Perhaps these can be reconciled by the hypothesis that marijuana, amongst other effects, reduces the strength of the adaptation mechanism, unmasking the perception of cognitions and qualia which usually would be subtracted by adaptation -- this is compatible with effects causing chains of thought to perseverate (indeed, one may even hypothesize that one function of adaptation is blocking perseveration -- i.e. one scale of rut is traded for another).

qualia and memory

it seems to me that only part of the qualia can be attached to (long-term) memories, at least, the conscious part of memory (i have been told that under the influence of marijuana, "deeper" parts of existing memories become available). in particular, the part related to the awe/meaning cannot seem to be remembered, or at least not much of it. it seems like after you have had such a feeling, for a minute or two when you remember that moment you can get back some of that feeling. but if you try to remember it half and hour later, you can't (unless you can re-follow the train of thought that led you to it and re-cause the feeling, which you are more probably able to do half an hour later than, say, a day later).

memory and ruts

one hypothesis is that it is actually the memory itself which causes the adaptation/rut; perhaps having a conscious memory attached to a qualia either directly prevents the awe/spiritual/linked/poignant part, or prevents it indirectly by way of prevents the conscious mind from considering and processing the stimulus anew (because it can just refer to the already-processed representation in memory). i am not sure about this though, maybe the formation of memory and the adaptation are just coincidence.

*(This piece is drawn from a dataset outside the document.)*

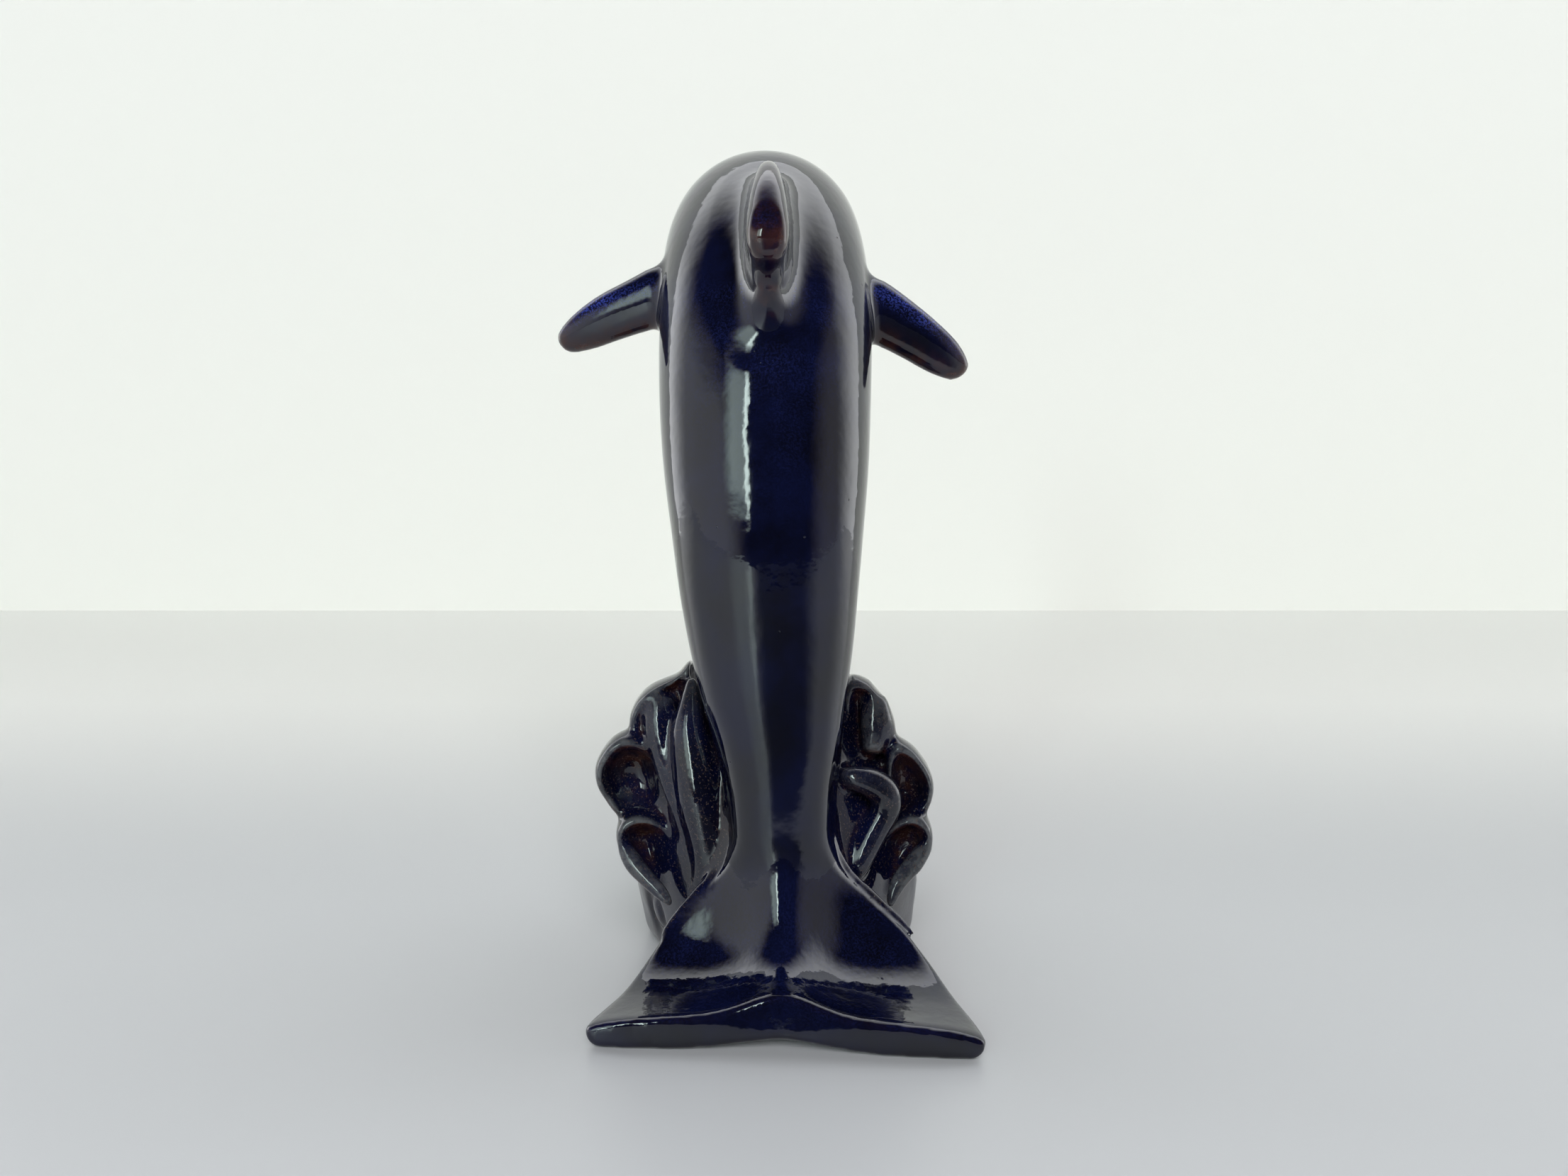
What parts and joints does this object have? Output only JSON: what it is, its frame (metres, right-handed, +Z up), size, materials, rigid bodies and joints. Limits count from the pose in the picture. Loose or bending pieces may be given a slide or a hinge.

the value of memory and experience

because of these considerations, i wonder sometimes if our brains are (sadly) set up to block these experiences more and more as time goes on. because, as we experience different qualia, the adaptation process sets in and prevents the best part (the awe/spiritual/linked/poignant part) from being perceived. you can beat this by changing your environment back and forth, like rotating crops, but perhaps eventually you would remember all of the environments well and perhaps that would cause you to adapt to all of them at once.

dreams and ruts

dreams, however, often seem to occur in new places, often awe-inspiring ones, and this seems to break the rut, and cause the awe/spiritual/linked/poignant feelings, at least for the duration of the dream. the contrast between the relatively rut-full character of awake life and the relatively rut-less character of dreaming life is large. this may be one of the purposes of dreams (and perhaps a purpose is not just to give the awe/spiritual/linked/poignant feelings themselves, but to break you out of cognitive ruts in the same manner -- indeed i feel that late at night i perseverate more, even if i stop and do other things and come back, and that this is linked to thinking and feeling the same way about the activity, and then i go to sleep and wake up and then i can easily see that i was stuck in a (cognitive) rut, and that now i am free of it (at least for a short while).

awesome/spiritual experiences and ruts

similarly, it seems as if having awesome/spiritual moments during waking life, at least temporarily frees one from ruts, both the qualia rut but also cognitive ruts. so maybe qualia ruts and cognitive ruts are similar, which gives this whole discussion a value for non-spiritual purposes (like proving a theorem, or doing some task for one's job), in addition to its value for purposes of understanding or improving (or just discussing for its own sake) spiritual life.

awesome/spiritual experiences and gods

it does feel as if when one contemplates something that causes these experiences, one is contemplating a god (whether it is one god that always seems to be contemplated in such moments, or many, one for each qualia, i'm not sure). it is not always clear whether it feels like you are actively choosing to engage in contemplation of the god, or whether the god, by its will or by its nature, intruded into your consciousness (or, if the god itself did not enter your mind, perhaps it emanated some spiritual substance ("sprit") which went into your mind or your "soul"). And when one is broken out of a cognitive rut in waking life by the influence of these experiences, it can feel like the relevant god intervened ("divine intervention") into your thought processes to "raise you up", giving you a higher vantage point (like zooming out on the dollhouse) so that you could see the "big picture" and see what the nature is of the rut you are stuck in (it feels like you have escaped from the rut at that moment, and like you are free now, but i've found that you tend to fall back into the rut -- so it seems like it's more like you are only momentarily freed from the rut, but that after this, having more knowledge of the nature of the rut, you chance of avoiding it/attenuating it/escaping it in the future are increased). note: i'm agnostic and i'm not actually asserting that any gods exist, and i don't think the previous is (strong) evidence towards that conclusion. i'm merely trying to find the best words to describe my intuitions. i do think that, even if gods don't exist, that perhaps the same situations and intutitions that i describe here are part of what believers experience and interpret as interactions with actual gods, so besides the primary purpose of understanding the phenomena themselves, this discussion may be useful for agnostics or atheists seeking to understand religion better.